To be fair, the only reason I knew of this at all is because of a brief patronage of a library in Belgium during a trip I took in the summer of '99. The computer systems of said library used a bizarre system of time-limited authentication tokens stored on floppy disks that were used during the Windows log-on process. I was curious how it might have worked.
You have to write a dll. It's not that big of a deal. That being said, I doubt there's much benefit to it when everything is said and done. (From a windows client perspective.)
"Not that big of a deal." you say? Then why is the documentation how to do this very sparse, and only for Win10? And if it's not a big deal, why is YubiKey making such a big deal?
Well, because in the Windows world, switching in/out authentication subsystems is a arduous task surmountable by primarily Microsoft.
And what would that be good for? Well, simply put would be a nice addition to a Windows Terminal Server. Turn a Windows TS into a proper bastion that requires 2fa. Us Linux admins have that with PAM. Sure would be nice to do the same for Windows. But right now, Windows is grossly deficient.
What I'd find interesting is using U2F (or FIDO2, which seems to be an evolution of this) as a second factor for SSH logins. But that doesn't seem possible without changes to SSH itself.
And I hope that this might trigger more widespread support for U2F and similar mechanisms in browsers and websites.
Good. After all the roundabout bullshit of "factors" ("2FA") and password managers, people have finally come to their senses that physical tokens are a very natural evolution of analog keys and the only real security, and should have been used from the get-go.
Keys are not the only real security... real security includes something you are, something you have, and something you know.
Having something like this combined with the something you know (passphrase) would be real closer security. Now anyone with your token can access everything that key gets access to, without you needing to be there, or sharing a passphrase. That's less secure imho.
A lot of these devices allow you to configure a pin code that is required to unlock the device before use, which effectively provides a second factor. Also, stealing a fido device requires physical theft and can't be duplicated, so the owner would likely know if it was stolen.
As xur17 points out, these devices support an on-device PIN like smart cards. The protocol also has support for future devices with biometric authentication, which could give you all three factors in one device.
Depends on what features you want. The old U2F YubiKeys are compatible as 2nd factor keys, but they don't support the passwordless (PIN) or username-less (user ID stored on device) use cases.
Microsoft could have team up with Logitech like Sony with Erricson, and come up with a standard and put (mildly cheap) finger print reader on each sold keyboard and popularize open source standard for software implementation.
Your fingerprint is not a key, it's an identity.
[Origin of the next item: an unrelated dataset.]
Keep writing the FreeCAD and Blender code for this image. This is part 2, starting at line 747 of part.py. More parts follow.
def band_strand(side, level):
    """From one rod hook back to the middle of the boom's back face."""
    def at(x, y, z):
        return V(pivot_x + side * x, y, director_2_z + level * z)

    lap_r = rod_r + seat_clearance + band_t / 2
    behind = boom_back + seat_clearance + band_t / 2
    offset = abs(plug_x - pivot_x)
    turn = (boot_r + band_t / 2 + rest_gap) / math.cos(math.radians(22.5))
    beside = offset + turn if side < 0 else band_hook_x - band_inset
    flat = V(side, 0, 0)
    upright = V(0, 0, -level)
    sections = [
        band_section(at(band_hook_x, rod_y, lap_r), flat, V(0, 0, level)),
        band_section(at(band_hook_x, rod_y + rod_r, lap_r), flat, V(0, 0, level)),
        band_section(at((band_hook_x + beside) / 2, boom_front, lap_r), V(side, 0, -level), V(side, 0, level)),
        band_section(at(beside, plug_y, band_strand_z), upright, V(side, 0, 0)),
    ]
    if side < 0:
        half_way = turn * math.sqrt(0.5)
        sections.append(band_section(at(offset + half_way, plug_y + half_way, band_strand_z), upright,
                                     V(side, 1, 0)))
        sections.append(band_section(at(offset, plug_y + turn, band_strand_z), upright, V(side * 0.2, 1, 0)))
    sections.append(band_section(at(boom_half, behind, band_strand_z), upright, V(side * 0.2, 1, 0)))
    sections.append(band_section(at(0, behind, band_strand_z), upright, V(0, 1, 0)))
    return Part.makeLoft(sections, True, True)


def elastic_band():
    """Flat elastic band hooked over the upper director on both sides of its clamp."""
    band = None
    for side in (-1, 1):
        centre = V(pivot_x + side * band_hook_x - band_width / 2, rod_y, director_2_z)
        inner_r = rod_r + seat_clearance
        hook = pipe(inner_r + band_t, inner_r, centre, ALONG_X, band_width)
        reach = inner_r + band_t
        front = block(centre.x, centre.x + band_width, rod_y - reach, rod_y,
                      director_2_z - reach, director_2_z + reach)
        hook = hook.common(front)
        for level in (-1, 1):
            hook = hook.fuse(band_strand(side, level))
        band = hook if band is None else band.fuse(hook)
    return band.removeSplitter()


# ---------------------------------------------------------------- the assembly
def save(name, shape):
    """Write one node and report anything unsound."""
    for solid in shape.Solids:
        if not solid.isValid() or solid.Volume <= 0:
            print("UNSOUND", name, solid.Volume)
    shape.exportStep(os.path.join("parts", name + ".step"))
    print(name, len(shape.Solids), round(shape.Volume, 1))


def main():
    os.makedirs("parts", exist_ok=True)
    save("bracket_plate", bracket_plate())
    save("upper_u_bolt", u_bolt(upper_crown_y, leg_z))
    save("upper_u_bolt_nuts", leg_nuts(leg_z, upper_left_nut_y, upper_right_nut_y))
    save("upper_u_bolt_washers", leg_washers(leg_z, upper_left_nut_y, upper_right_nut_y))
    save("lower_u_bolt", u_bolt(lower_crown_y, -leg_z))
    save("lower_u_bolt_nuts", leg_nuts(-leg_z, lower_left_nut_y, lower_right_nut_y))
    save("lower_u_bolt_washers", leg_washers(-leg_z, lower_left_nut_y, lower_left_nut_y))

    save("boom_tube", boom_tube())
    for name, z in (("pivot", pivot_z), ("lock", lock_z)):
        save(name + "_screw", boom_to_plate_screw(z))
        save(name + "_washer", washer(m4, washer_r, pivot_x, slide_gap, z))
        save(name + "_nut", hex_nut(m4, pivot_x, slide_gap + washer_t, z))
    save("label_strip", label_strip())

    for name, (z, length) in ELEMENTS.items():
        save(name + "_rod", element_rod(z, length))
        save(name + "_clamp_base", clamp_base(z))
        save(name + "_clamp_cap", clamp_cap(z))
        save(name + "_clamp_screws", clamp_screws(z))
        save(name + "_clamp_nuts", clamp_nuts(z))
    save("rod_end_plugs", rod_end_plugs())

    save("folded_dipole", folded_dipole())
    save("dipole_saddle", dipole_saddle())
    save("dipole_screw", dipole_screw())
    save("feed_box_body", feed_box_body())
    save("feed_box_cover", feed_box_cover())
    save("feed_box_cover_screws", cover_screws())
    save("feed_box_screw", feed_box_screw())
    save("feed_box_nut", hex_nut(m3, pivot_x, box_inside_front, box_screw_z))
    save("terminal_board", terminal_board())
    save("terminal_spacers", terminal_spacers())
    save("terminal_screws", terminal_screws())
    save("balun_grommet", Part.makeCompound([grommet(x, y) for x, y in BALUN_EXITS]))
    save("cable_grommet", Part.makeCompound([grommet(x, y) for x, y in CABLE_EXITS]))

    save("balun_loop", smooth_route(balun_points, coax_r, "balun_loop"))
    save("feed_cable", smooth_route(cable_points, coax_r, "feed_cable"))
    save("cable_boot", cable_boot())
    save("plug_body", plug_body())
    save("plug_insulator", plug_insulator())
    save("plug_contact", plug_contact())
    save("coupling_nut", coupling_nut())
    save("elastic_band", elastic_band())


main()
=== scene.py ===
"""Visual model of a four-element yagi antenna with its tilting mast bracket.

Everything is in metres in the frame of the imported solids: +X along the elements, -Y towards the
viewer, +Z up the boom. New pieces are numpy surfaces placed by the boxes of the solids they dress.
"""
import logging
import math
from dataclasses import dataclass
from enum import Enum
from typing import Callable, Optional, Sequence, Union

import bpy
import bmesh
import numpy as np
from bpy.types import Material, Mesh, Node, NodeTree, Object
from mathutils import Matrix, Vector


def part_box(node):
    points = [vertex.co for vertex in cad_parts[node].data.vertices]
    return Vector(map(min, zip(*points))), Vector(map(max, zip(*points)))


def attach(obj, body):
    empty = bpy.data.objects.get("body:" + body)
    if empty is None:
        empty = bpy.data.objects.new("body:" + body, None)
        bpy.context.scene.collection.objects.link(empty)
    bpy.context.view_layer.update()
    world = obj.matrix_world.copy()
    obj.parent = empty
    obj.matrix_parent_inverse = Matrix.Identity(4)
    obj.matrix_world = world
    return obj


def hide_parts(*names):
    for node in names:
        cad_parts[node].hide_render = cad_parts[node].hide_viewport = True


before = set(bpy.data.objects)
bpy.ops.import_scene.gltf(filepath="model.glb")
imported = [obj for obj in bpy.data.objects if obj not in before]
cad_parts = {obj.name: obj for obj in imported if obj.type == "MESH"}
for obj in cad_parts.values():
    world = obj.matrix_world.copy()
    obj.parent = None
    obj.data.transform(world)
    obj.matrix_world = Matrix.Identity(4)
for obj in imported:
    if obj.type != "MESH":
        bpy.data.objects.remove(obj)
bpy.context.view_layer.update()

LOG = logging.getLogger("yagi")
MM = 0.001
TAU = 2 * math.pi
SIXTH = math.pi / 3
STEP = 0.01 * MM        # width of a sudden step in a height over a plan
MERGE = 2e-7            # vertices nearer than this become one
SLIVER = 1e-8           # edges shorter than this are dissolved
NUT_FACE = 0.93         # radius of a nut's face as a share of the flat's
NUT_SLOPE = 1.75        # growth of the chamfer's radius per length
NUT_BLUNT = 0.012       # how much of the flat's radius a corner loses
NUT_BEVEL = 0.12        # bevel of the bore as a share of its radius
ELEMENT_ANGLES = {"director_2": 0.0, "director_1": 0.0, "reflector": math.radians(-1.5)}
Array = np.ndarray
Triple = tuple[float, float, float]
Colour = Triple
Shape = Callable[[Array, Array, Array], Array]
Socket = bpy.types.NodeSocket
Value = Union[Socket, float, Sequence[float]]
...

So your design tells every place you sign in this way "I'm joering2". And if course if any of them want to log in somewhere else, they now know to say the same thing, "I'm joering2".
I guess this is slightly easier than typing your email address? But it's not a security feature.
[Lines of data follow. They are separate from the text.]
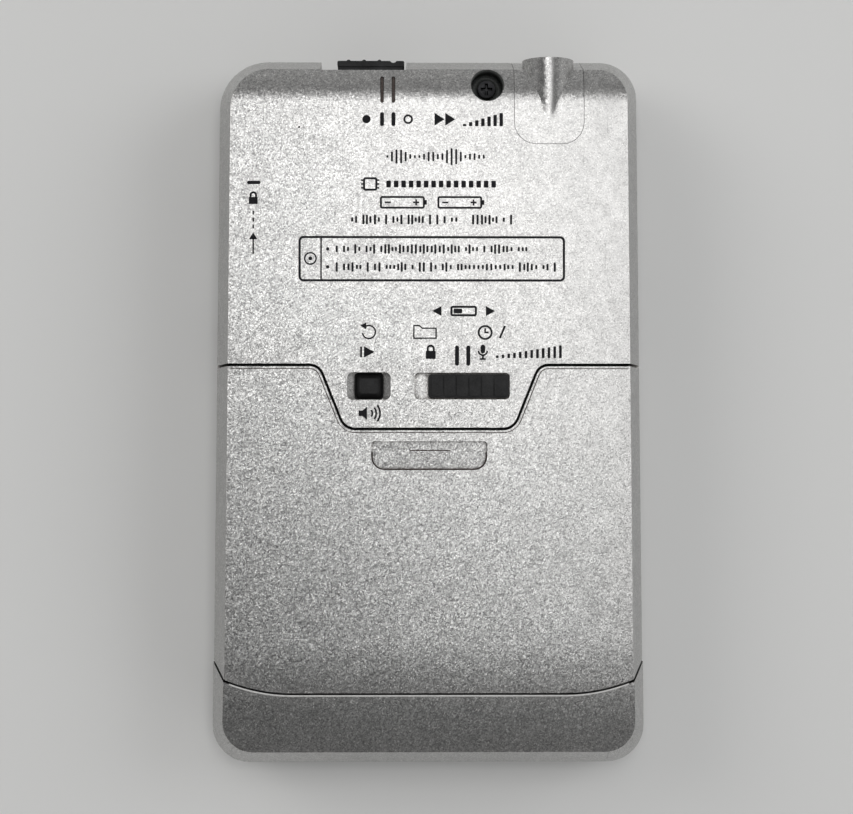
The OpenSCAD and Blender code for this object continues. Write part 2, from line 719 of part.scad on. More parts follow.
module link_contact() { color(steel) {
  box(-cell_x - 2.6, cell_x + 2.6, -43.33, -43.0, 3.4, 5.2);
  for (s = [-1, 1]) box(s*cell_x - 2.6, s*cell_x + 2.6, -43.33, -43.0, 3.4, 9.2);
  translate([cell_x, -43.1, cell_z]) rotate([-90, 0, 0]) cylinder(r1 = 2.2, r2 = 1.4, h = 1.05, $fn = 32);
} }

module link_spring() { color(steel) {
  for (k = [0:1]) translate([-cell_x, -42.95 + k*0.42, cell_z]) rotate([-90, 0, 0]) difference() {
    cylinder(r = 3 - k*0.6, h = 0.46, $fn = 48);
    translate([0, 0, -1]) cylinder(r = 1.9, h = 3, $fn = 48);
  }
} }

// --- screws -------------------------------------------------------------------------

module screw(head_r, head_h, shank_r, shank_l) {
  difference() {
    cylinder(r = head_r, h = head_h, $fn = 48);
    for (a = [0, 90]) rotate([0, 0, a]) translate([-head_r*0.62, -0.17, head_h*0.4]) cube([head_r*1.24, 0.34, 2]);
  }
  translate([0, 0, -shank_l]) cylinder(r = shank_r, h = shank_l + 0.1, $fn = 32);
}

module rear_screw() { color(black) translate([screw_x, screw_y, screw_seat_z]) screw(1.2, 1.1, 0.8, 6); }
module board_screws() { color(steel) {
  for (p = board_screw_at) translate([p[0], p[1], board_top]) screw(1.5, 0.9, 0.7, 4.4);
} }

front_shell();
rear_shell();
battery_cover();
end_cap();
mic_housing();
mic_grille();
mic_boot();
mic_capsule();
speed_knob();
speed_switch();
mode_knob();
mode_switch();
hold_knob();
hold_switch();
replay_button();
record_button();
play_button();
stop_button();
back_button();
forward_button();
erase_button();
tact_switches();
volume_wheel();
volume_control();
earphone_jack();
microphone_jack();
lcd_window();
lcd_module();
lcd_connectors();
lcd_holder();
record_lamp();
main_board();
processor_chip();
memory_chips();
capacitors();
crystal_can();
speaker_frame();
speaker_cone();
speaker_magnet();
speaker_gasket();
battery_frame();
battery_left();
battery_right();
positive_contact();
negative_spring();
link_contact();
link_spring();
rear_screw();
board_screws();
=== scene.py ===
import bpy, bmesh, json, math, random
from mathutils import Matrix, Vector


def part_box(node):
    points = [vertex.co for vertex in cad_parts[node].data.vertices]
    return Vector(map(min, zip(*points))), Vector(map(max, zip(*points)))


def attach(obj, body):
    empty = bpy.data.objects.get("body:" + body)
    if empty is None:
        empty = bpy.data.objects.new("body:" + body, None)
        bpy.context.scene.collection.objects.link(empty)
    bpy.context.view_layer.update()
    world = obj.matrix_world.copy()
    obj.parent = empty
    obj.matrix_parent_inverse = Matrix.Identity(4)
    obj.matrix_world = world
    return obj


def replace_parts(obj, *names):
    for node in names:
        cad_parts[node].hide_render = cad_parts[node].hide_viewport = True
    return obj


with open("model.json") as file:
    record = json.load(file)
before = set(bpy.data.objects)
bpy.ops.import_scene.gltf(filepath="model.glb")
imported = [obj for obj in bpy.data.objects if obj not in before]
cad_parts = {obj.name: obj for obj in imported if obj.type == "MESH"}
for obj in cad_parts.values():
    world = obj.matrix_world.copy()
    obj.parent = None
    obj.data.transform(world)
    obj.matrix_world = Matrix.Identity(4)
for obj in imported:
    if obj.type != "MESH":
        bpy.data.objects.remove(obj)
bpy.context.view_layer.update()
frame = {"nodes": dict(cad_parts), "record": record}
nodes = frame["nodes"]
MM = 0.001


# ---------------------------------------------------------------- places in the frame, in mm
def low_high(name, axis):
    """Both ends of a CAD node along one axis, in mm."""
    low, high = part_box(name)
    return getattr(low, axis) / MM, getattr(high, axis) / MM


def middle(name):
    """The middle of a CAD node's box, in mm."""
    low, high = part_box(name)
    return (low + high) / (2 * MM)


FACE_Z = low_high("rear_shell", "z")[1]         # the flat part of the rear face
LOW_BEND = (-30, 112)                           # where the rear face starts to fall away, and the radius
TOP_BEND = (40, 9)                              # the same towards the microphone's end
BOSS = {"x": 15.72, "rise": 0.0419, "z": 9.37}  # the cone's axis: across, its slope, its height at y = 0
SCREW = middle("rear_screw")
CELL = middle("battery_right")
CELL_ENDS = low_high("battery_right", "y")
SOCKETS = (middle("earphone_jack"), middle("microphone_jack"))
BOARD_TOP = low_high("main_board", "z")[1]
SLIDE_MARKS_X = (-6.16, -4.67)                  # the two places of the speed slide
INK = 0.012                                     # thickness of the printed marks


# ---------------------------------------------------------------- shader helpers
def new_material(name, colour=(0.5, 0.5, 0.5), rough=0.5, metal=0.0):
    """A material, its node tree and its shader, which are m, t and b in what follows."""
    m = bpy.data.materials.new(name)
    m.use_nodes = True
    t = m.node_tree
    b = t.nodes["Principled BSDF"]
    b.inputs["Base Color"].default_value = (*colour, 1)
    b.inputs["Roughness"].default_value = rough
    b.inputs["Metallic"].default_value = metal
    return m, t, b


def node(t, kind, **inputs):
    """A new node with some of its inputs set."""
    n = t.nodes.new(kind)
    for key, value in inputs.items():
        n.inputs[key.replace("_", " ")].default_value = value
    return n


def place(t, stretch=None):
    """Object coordinates in metres, stretched along an axis where asked."""
    source = t.nodes.new("ShaderNodeTexCoord").outputs["Object"]
    if not stretch:
        return source
    m = node(t, "ShaderNodeMapping", Scale=stretch)
    t.links.new(source, m.inputs["Vector"])
    return m.outputs["Vector"]


def noise(t, scale, detail=2.0, stretch=None):
    """Cloudy noise from 0 to 1."""
    n = node(t, "ShaderNodeTexNoise", Scale=scale, Detail=detail)
    t.links.new(place(t, stretch), n.inputs["Vector"])
    return n.outputs["Fac"]


def ramp(t, source, stops, sharp=False):
    """A colour ramp of (position, grey level or colour), with sudden steps where `sharp` is set."""
    r = t.nodes.new("ShaderNodeValToRGB")
    r.color_ramp.interpolation = "CONSTANT" if sharp else "LINEAR"
    while len(r.color_ramp.elements) < len(stops):
        r.color_ramp.elements.new(0.5)
    for e, (pos, c) in zip(r.color_ramp.elements, stops):
        e.position = pos
        e.color = (c, c, c, 1) if isinstance(c, (int, float)) else (*c, 1)
    t.links.new(source, r.inputs["Fac"])
    return r.outputs["Color"]


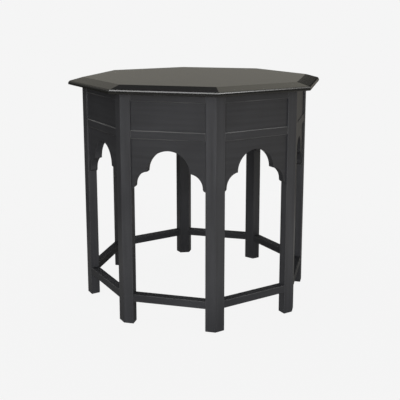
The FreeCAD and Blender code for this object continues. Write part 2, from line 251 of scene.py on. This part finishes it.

The FIDO/U2F design is a cryptographic key enshrined as a physical key, so rather than "I'm joering2" it says: "I can prove I'm this particular key talking to your site again using mathematics".
Which key? No way to know, but it's the same one as before. Google can't use the credentials it presents to them to get into Facebook and vice versa, the proof from yesterday is worthless today and so on.
Though I'd like to add that FIDO2 does support fingerprints and other biometrics as an additional authentication factor - it all goes under the same abstract "user verification" umbrella as PIN does. The important distinction is that the PIN or fingerprint is never shared with the server - it's only used to unlock the private key - so it's much more difficult to steal.
I wonder if we’ll get to the point of having two-factor passwordless authentication. Like you need two of the following methods to access a website (u2f/fido2, TOTP, SMS, Recovery codes, tls client certificate, etc.) and forego passwords altogether.
- CTAP2 supports "user verification", such as PIN or biometric authentication locally on the hardware key. This enables using the key as both 1st and 2nd factor without need for a server-side password.
- CTAP2 supports storing the private key along with some metadata on the device, whereas U2F instead encrypts the private key and stores the ciphertext on the server. While the encryption approach allows for simpler hardware and an unlimited number of registrations, the local storage approach allows login without even having to type (or even have) a username. CTAP2 supports both.
- CTAP2 has an extensions framework in which an authentication vendor and server can cooperate to implement custom features without the browser having to understand them.
- CTAP2 - or at least the companion web API, Web Authentication - is compatible with more existing TPMs and such hardware. For example, it's theoretically possible that some Android phones could receive software upgrades that turn their fingerprint sensors into WebAuthn authenticators.
- Q: Doesn't passwordless mean single factor? Isn't that insecure?
A: It could mean single- or two-factor. FIDO2 and the new YubiKeys support an on-device PIN that isn't shared with the server, like conventional smart cards. This allows the key to act as both "something you have" (the key itself) and "something you know" (the PIN for the key). The PIN is optional, though, so both the single factor and two factor use cases are possible.
- Q: Is this Azure/Windows/AD only?
A: This post highlights the partnership with Microsoft and the integration with their products, but FIDO2 is not Microsoft-only (and Yubico will not be the only key vendor). CTAP2, once finished, will be published as an open standard like U2F, and the accompanying Web Authentication API [1] (WIP) is an OS-agnostic W3C standard enabling the same features in browsers.
[1]: https://www.w3.org/TR/webauthn/
- Q: Will I need a new YubiKey?
A: For passwordless (PIN) login, yes. However, existing YubiKeys with U2F support will be usable as a 2nd factor in Web Authentication, and sites that currently use U2F can upgrade to using the Web Authentication API without needing their users to re-enroll their keys.
Full disclosure: I'm a Yubico engineer and one of the editors of the Web Authentication spec.